Trainer with county ties enjoying notoriety after winning special award
Last year, Troy Carter, who has horse racing trainer ties to Sequoyah County, won the Leading Trainer of the Year Award at Fair Meadows Race Track in Tulsa to become the first African American to earn such an award.
Last year, Troy Carter, who has horse racing trainer ties to Sequoyah County, won the Leading Trainer of the Year Award at Fair Meadows Race Track in Tulsa to become the first African American to earn such an award.
“It made me feel real good,” Carter said. “Here’s the story. We had a horse in the (2022) Speedhorse Futurity. He qualified. Two weeks later, he turned around and won the Speedhorse Futility. His name was Teller Ima Eagle.”
Ever since, he’s been getting a lot of notoriety, which also has pleased the veteran trainer.
“I’m at a loss of words,” Carter said. “It makes me feel good. Nothing like this (notoriety) has ever happened to me like this before. It makes me feel real good. People come up and talk to me about it.”

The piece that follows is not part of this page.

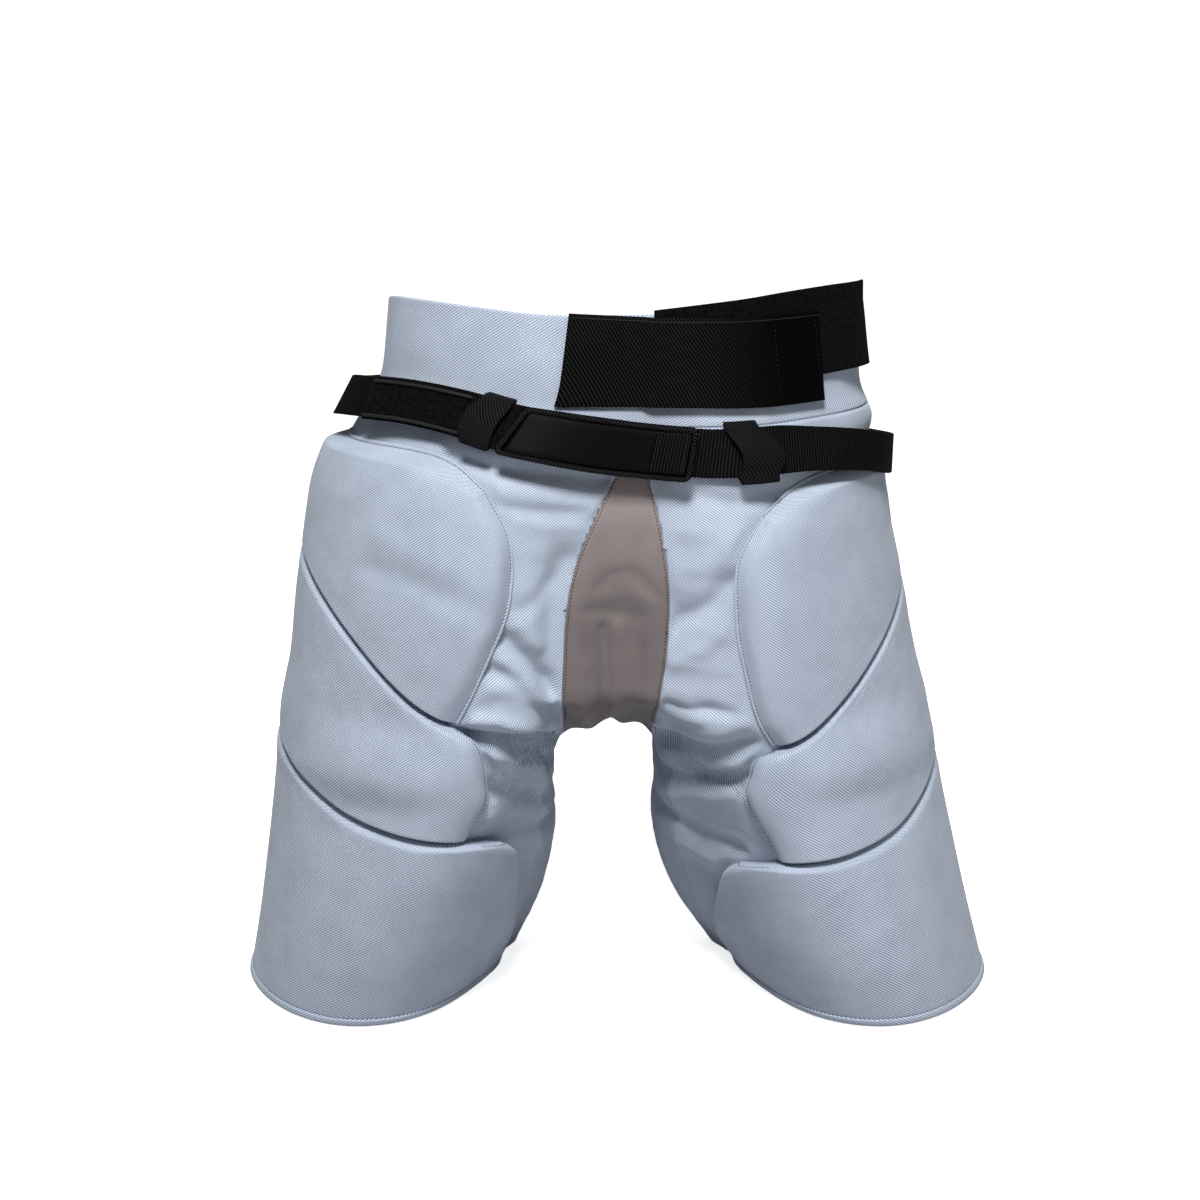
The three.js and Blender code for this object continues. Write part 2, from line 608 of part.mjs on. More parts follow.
function makeWaistband() {
  const shares = stationsBetween(-1, 1, []);
  shares.pop();
  const grid = (lift) => shares.map((share) => {
    const top = bodyHeight + waistLeftRise * smoothstep(-share, 0.1, 0.4)
      - (waistBackDrop + (share < 0 ? waistLeftRise : 0)) * smoothstep(Math.abs(share), 0.42, 0.85);
    return waistRows.map((row) => hoopPoint(share, THREE.MathUtils.lerp(waistbandBottom, top, row), lift));
  });
  return plate(grid(-waistbandWall), grid(0), true);
}

const elasticClimb = 8;
const closureEnds = [
  elasticStart, elasticEnd, loopPanelStart - elasticClimb, loopPanelStart, loopPanelEnd,
].map(waistShare);
const panelLift = 2 * pieceGap;
const elasticOverPanel = panelLift + loopPanelThickness + pieceGap;
const rowHeights = waistRows.map((row) => THREE.MathUtils.lerp(waistbandBottom, bodyHeight, row));

function makeLoopPanel() {
  const start = waistShare(loopPanelStart);
  const rise = Math.tan(radians(loopPanelTiltDegrees)) * waistLength;
  const top = (share) => bodyHeight + loopPanelRise + rise * (share - start);
  const lift = (share) =>
    panelLift + loopPanelPeel * smoothstep(share, waistShare(elasticEnd + 10), waistShare(loopPanelEnd));
  return strip({
    first: start,
    last: waistShare(loopPanelEnd),
    extra: closureEnds,
    low: (share) => top(share) - loopPanelWidth,
    high: top,
    liftLow: (share) => lift(share) + pieceGap,
    liftHigh: lift,
    rows: rowHeights.slice(2, 5),
    thickness: loopPanelThickness,
  });
}

function makeElastic() {
  const climbStart = waistShare(loopPanelStart - elasticClimb);
  const climbEnd = waistShare(loopPanelStart);
  const climb = (share) => THREE.MathUtils.clamp((share - climbStart) / (climbEnd - climbStart), 0, 1);
  const lift = (share) => THREE.MathUtils.lerp(panelLift, elasticOverPanel, climb(share));
  return strip({
    first: waistShare(elasticStart),
    last: waistShare(elasticEnd),
    extra: closureEnds,
    low: () => bodyHeight + elasticRise - elasticWidth,
    high: () => bodyHeight + elasticRise,
    liftLow: (share) => lift(share) + pieceGap,
    liftHigh: lift,
    rows: rowHeights.slice(1, 4),
    thickness: elasticThickness,
  });
}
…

Carter was a leading trainer when Remington Park opened Sept. 1, 1988, and for the last few years has been in the same role at Fair Meadows Race Track.
Carter said he grew up in the business. “My uncle Jesse Carter was an award-winning trainer who worked for (Blue Ribbon Downs creator) Bill Hedge,” he said. “I worked around my uncle, Bill Hedge, Albert Whitmore and Sallisaw trainer) Rex Brooks — those were the main ones.”

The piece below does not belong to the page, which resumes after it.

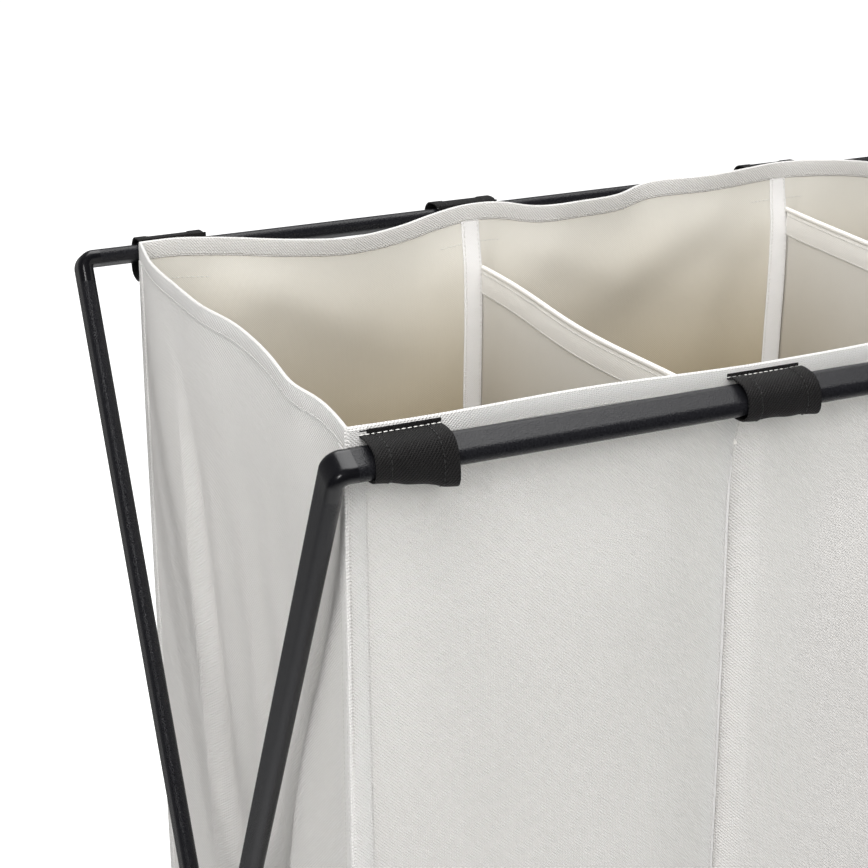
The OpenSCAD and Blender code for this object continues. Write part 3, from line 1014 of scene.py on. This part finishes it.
# %% Tapes and lapped seams
TAPE_W, TAPE_T = 0.013, 0.0012
SEAM_W = 0.0105
FLOOR_SEAM_W = 0.010
for part, side in LONG_SIDES.items():
    lines = []
    for x in DIVIDER_XS:
        u = x + side * SEAM_SHIFT - TAPE_W / 2
        lines.append(trace(part, (u, TOP_Z - HEM), (u, FLOOR_Z), -(CLOTH + TAPE_T) / 2))
    sewn_strip("tapes_" + part, part, lines, TAPE, TAPE_W, TAPE_T)
    corners = [
        trace(part, (x, TOP_Z - 0.001), (x, FLOOR_Z), CLOTH / 2 + 0.0004)
        for x in (XS[0] + SEAM_W / 2, XS[-1] - SEAM_W / 2)
    ]
    sewn_strip("corner_seams_" + part, part, corners, CANVAS, SEAM_W, 0.0019)
for part in ("left_end", "right_end"):
    corners = [
        trace(part, (y, TOP_Z - HEM), (y, FLOOR_Z), CLOTH / 2 + 0.0003)
        for y in (YS[0] + SEAM_W / 2, YS[-1] - SEAM_W / 2)
    ]
    sewn_strip("corner_seams_" + part, part, corners, CANVAS, SEAM_W, 0.0015)
for part in WALLS:
    flat_u = FLAT[part][0]
    height = FLOOR_Z + FLOOR_SEAM_W / 2
    line = trace(part, (flat_u[0], height), (flat_u[-1], height), CLOTH / 2)
    sewn_strip("floor_seam_" + part, part, [line], CANVAS, FLOOR_SEAM_W, 0.0020)
print("sewn strips in all:", sum(len(pieces) for pieces in ON_PIECE.values()))

# %% [markdown]
# ## Carrying loops
# Eight black loops carry the bag. Each is a strip of heavy twill with its long edges turned under. It
# is sewn to the outside of the hem, goes over and round the rail, and is sewn to the panel again below.
# It hangs a little crooked, and loose enough for the rail to turn in it as the frames fold. The
# profile across the rail is a smooth curve through a few points, given as distances outward and up
# from the rail's axis. Each loop has its own place along the rail, height, slack and skew.

# %% Shape of a loop
LOOP_T = 0.0010
LOOP_FOLD = 0.008
FOLD_T = 0.0005
FOLD_EDGE = 0.0008
LOOP_PROFILE = [
    (-0.0110, 0.0135),
    (-0.0110, 0.0106),
    (-0.0086, 0.0099),
    (-0.0020, 0.0098),
    (0.0054, 0.0085),
    (0.0100, 0.0044),
    (0.0115, -0.0012),
    (0.0110, -0.0062),
    (0.0076, -0.0094),
    (0.0000, -0.0106),
    (-0.0090, -0.0094),
    (-0.0119, -0.0096),
    (-0.0119, -0.0136),
]
LOOP_HANG = {
    ("front", "far_left"): {"shift": 0.002, "low": 0.0, "slack": 0.0022, "skew": 0.0095},
    ("front", "left"): {"shift": 0.002, "low": 0.0012, "slack": 0.0002, "skew": 0.0022},
    ("front", "right"): {"shift": 0.001, "low": 0.0008, "slack": 0.0014, "skew": 0.0040},
    ("front", "far_right"): {"shift": -0.001, "low": 0.0, "slack": 0.0022, "skew": -0.0060},
    ("rear", "far_left"): {"shift": 0.0, "low": -0.0028, "slack": 0.0050, "skew": -0.0040},
    ("rear", "left"): {"shift": 0.0, "low": -0.0022, "slack": 0.0005, "skew": 0.0020},
    ("rear", "right"): {"shift": 0.0, "low": -0.0008, "slack": 0.0015, "skew": -0.0030},
    ("rear", "far_right"): {"shift": 0.0, "low": -0.0024, "slack": 0.0025, "skew": 0.0030},
}


def smooth_path(points, per_span):
    """Catmull-Rom curve through points, with per_span steps between each pair."""
    points = np.array(points)
    ends = [2 * points[0] - points[1], *points, 2 * points[-1] - points[-2]]
    path = []
    for a, b, c, d in zip(ends, ends[1:], ends[2:], ends[3:]):
        for t in np.arange(per_span) / per_span:
            bend = 2 * a - 5 * b + 4 * c - d + t * (3 * b - a - 3 * c + d)
            path.append(b + 0.5 * t * (c - a + t * bend))
    return np.array([*path, points[-1]])


def loop_surface(center, rail, side, low, slack, skew):
    """Grid of points of a loop's strip, and its flat cut. side is -1 at the front and 1 at the rear."""
    path = smooth_path(LOOP_PROFILE, 4)
    edge = LOOP_W / 2
    single = edge - LOOP_FOLD
    folds = (-single - FOLD_EDGE, -single, single, single + FOLD_EDGE)
    across = steps(-edge, *folds, edge, count=(4, 1, 12, 1, 4))
    length = np.concatenate([[0], np.cumsum(np.linalg.norm(np.diff(path, axis=0), axis=1))])
    share = length / length[-1]
    loose = ramp(share, 0.25, 0.60) * ramp(-share, -0.98, -0.80)
    sewn_low = 1 - ramp(share, 0.02, 0.12)
    radial = path / np.linalg.norm(path, axis=1, keepdims=True)
    grid = np.zeros((len(across), len(path), 3))
    for i, offset in enumerate(across):
        double = FOLD_T if abs(offset) > single else 0.0
        fold = double * ramp(share, 0.03, 0.12) * ramp(-share, -0.85, -0.75)
        wave = 0.0003 * math.sin(7 * offset / edge + 40 * skew / 0.001)
        drop = loose * (slack + skew * offset / LOOP_W) + wave * loose
        grid[i, :, 0] = center + offset * (1 + 0.02 * loose)
        grid[i, :, 1] = rail.y + side * (path[:, 0] + fold * radial[:, 0])
        grid[i, :, 2] = rail.z + path[:, 1] + fold * radial[:, 1] - drop - low * sewn_low
    return grid, across, length


# %% Loops
RAILS = {"front": FRONT_RAIL, "rear": REAR_RAIL}
SAGS = {"front": FRONT_SAG, "rear": REAR_SAG}
LOOP_PIECES = {}
for (where, name), hang in LOOP_HANG.items():
    side = LONG_SIDES[where]
    center = LOOP_XS[LOOP_NAMES.index(name)] + hang["shift"]
    low = hang["low"] + float(through(SAGS[where], center))
    grid, across, length = loop_surface(center, RAILS[where], side, low, hang["slack"], hang["skew"])
    title = f"{where}_loop_{name}_strip"
    SURFACES[title] = (grid, across, length, (0, side, 0))
    piece = new_piece(title, grid_mesh(title, grid, across, length, (0, side, 0)), LOOP_CLOTH)
    thicken(piece, LOOP_T)
    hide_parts(f"{where}_loop_{name}")
    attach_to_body(piece, LONG_PANELS[where])
    LOOP_PIECES[title] = (piece, where, float(length[-1]))
print("loops:", len(LOOP_PIECES), "of", round(LOOP_W * 1000), "by", round(length[-1] * 1000, 1), "mm")

# %% [markdown]
# ## Stitches
# Rows of stitches hold all of this together. They are gathered first, by the body that they move with
# and by thread, and the stitch tree then sews each group in one go.


# %% Gather the rows
ROWS = {}


def sew(group, thread_name, surface, start, end, lift):
    """Adds a row of stitches, which lies on the cloth's outside if lift is positive."""
    ROWS.setdefault((group, thread_name), []).append(trace(surface, start, end, lift))


def group_of(part):
    """Stitches move with their long panel, or go in a group with what joins the two."""
    if part in DIVIDERS:
        return "dividers"
    return part if part in LONG_PANELS else "ends"


ON_HEM = HEM_T / 2 + 0.0001
ON_CLOTH = CLOTH / 2 + 0.0001
ON_FLOOR_SEAM = CLOTH / 2 + 0.0011
ON_CORNER_SEAM = CLOTH / 2 + 0.0010
ON_BINDING = 0.0012
for part in WALLS:
    flat_u = FLAT[part][0]
    for lift in (ON_HEM, -ON_HEM):
        row = TOP_Z - HEM + 0.0018
        sew(group_of(part), "plain", part, (flat_u[0] + 0.004, row), (flat_u[-1] - 0.004, row), lift)
    row = FLOOR_Z + 0.0085
    sew(group_of(part), "plain", part, (flat_u[0], row), (flat_u[-1], row), ON_FLOOR_SEAM)
    for edge, inward in ((flat_u[0], 1), (flat_u[-1], -1)):
        for inset in (SEAM_W - 0.0015, 0.0030):
            u = edge + inward * inset
            sew(group_of(part), "plain", part, (u, TOP_Z - HEM - 0.001), (u, FLOOR_Z + 0.01), ON_CORNER_SEAM)
for part in ("left_divider", "right_divider"):
    for lift in (ON_BINDING, -ON_BINDING):
        for row in (DIVIDER_Z - BINDING + 0.0016, DIVIDER_Z - 0.0045):
            sew("dividers", "plain", part, (YS[0], row), (YS[-1], row), lift)
print("rows so far:", {key: len(rows) for key, rows in ROWS.items()})

# %% Rows at the dividers and the loops
ON_TAPE = -(CLOTH / 2 + TAPE_T + 0.0001)
ON_LOOP = LOOP_T / 2 + 0.0003
for part, side in LONG_SIDES.items():
    for x in DIVIDER_XS:
        seam = x + side * SEAM_SHIFT
        sew(part, "plain", part, (seam, TOP_Z - HEM), (seam, FLOOR_Z + 0.01), ON_CLOTH)
        for u in (seam - TAPE_W + 0.0015, seam - 0.0015):
            sew(part, "plain", part, (u, TOP_Z - HEM), (u, FLOOR_Z), ON_TAPE)
    for center in LOOP_XS:
        row = RAILS[part].z - 0.0115
        start = (center - LOOP_W / 2 + 0.001, row)
        end = (center + LOOP_W / 2 - 0.001, row)
        sew(part, "plain", part, start, end, -ON_CLOTH)
for title, (piece, where, length) in LOOP_PIECES.items():
    edge = LOOP_W / 2
    for row in (0.0031, length - 0.002):
        sew(where, "white", title, (-edge + 0.001, row), (edge - 0.001, row), ON_LOOP)
    for u in (LOOP_FOLD - edge, edge - LOOP_FOLD):
        sew(where, "black", title, (u, 0.004), (u, length - 0.002), ON_LOOP + 0.0002)
print("rows in all:", {key: len(rows) for key, rows in ROWS.items()})

# %% Sew
THREADS = {"white": WHITE_THREAD, "plain": CLOTH_THREAD, "black": BLACK_THREAD}
STITCH_PIECES = {}
for (group, thread_name), rows in ROWS.items():
    title = f"stitches_{group}_{thread_name}"
    piece = new_piece(title, grow(title, STITCH, rows, THREADS[thread_name], Seed=11 + len(STITCH_PIECES)))
    attach(piece, group)
    STITCH_PIECES[title] = piece
    print(title, len(piece.data.polygons), "faces")

# %% Sheets
print("sheets:", len(PANELS) + len(LOOP_PIECES))

# %% [markdown]
# ## Studio floor
# A pale, matt sweep. To the camera alone it also glows, so that it stays white far behind the object,
# where the lamps don't reach, and yet throws no light up at the bag. From below it is clear, so that
# the underside can be looked at.

# %% The floor and the end
GROUND_GLOW = 0.9
sweep = new_material("pale_sweep", (0.55, 0.55, 0.55), 0.9)
paint = sweep.node_tree
looked_at = add_node(paint, "ShaderNodeLightPath").outputs["Is Camera Ray"]
shader = paint.nodes["Principled BSDF"]
shader.inputs["Emission Color"].default_value = (1, 1, 1, 1)
feed(paint, shader.inputs["Emission Strength"], combine(paint, "MULTIPLY", looked_at, GROUND_GLOW))
from_below = add_node(paint, "ShaderNodeNewGeometry").outputs["Backfacing"]
mix_in(sweep, from_below, add_node(paint, "ShaderNodeBsdfTransparent").outputs[0])
bpy.ops.mesh.primitive_plane_add(size=60)
ground = bpy.context.active_object
ground.name = "ground"
ground.data.materials.append(sweep)
ground.visible_glossy = False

Over the years, Carter has seen numerous changes, some for the best.
“I’ve seen some good changes, and I’ve seen some bad changes,” Carter said. “The horses are a lot faster and are bred well, but you can’t take anything away from the horses from back then because they were bred well and ran good. It’s the breeding now. I think all the changes have been for the better (of horse racing). I think it’s made horse racing better.”
However, Carter has stepped away from being a trainer, and he’s not certain when — of if — he will return to a profession he loved so well.
“I’m not a trainer right now,” Carter said. “I’m helping another trainer, Matt Whitekiller of Tahlequah. It’s hard to tell. I really don’t know (about returning to horse training). I really can’t say. I’m 60 years old. I was gone all the time and away from my family. My wife is in bad health, but she’s doing better. I’m enjoying the free time.”
There was one bit of prophetic insight Carter did give.
“I’ll probably be around it until the last breath I take,” he said about being involved in some fashion in the horse racing industry. “Some day I might train again, but right now I’m just enjoying my family — and my grandkids.”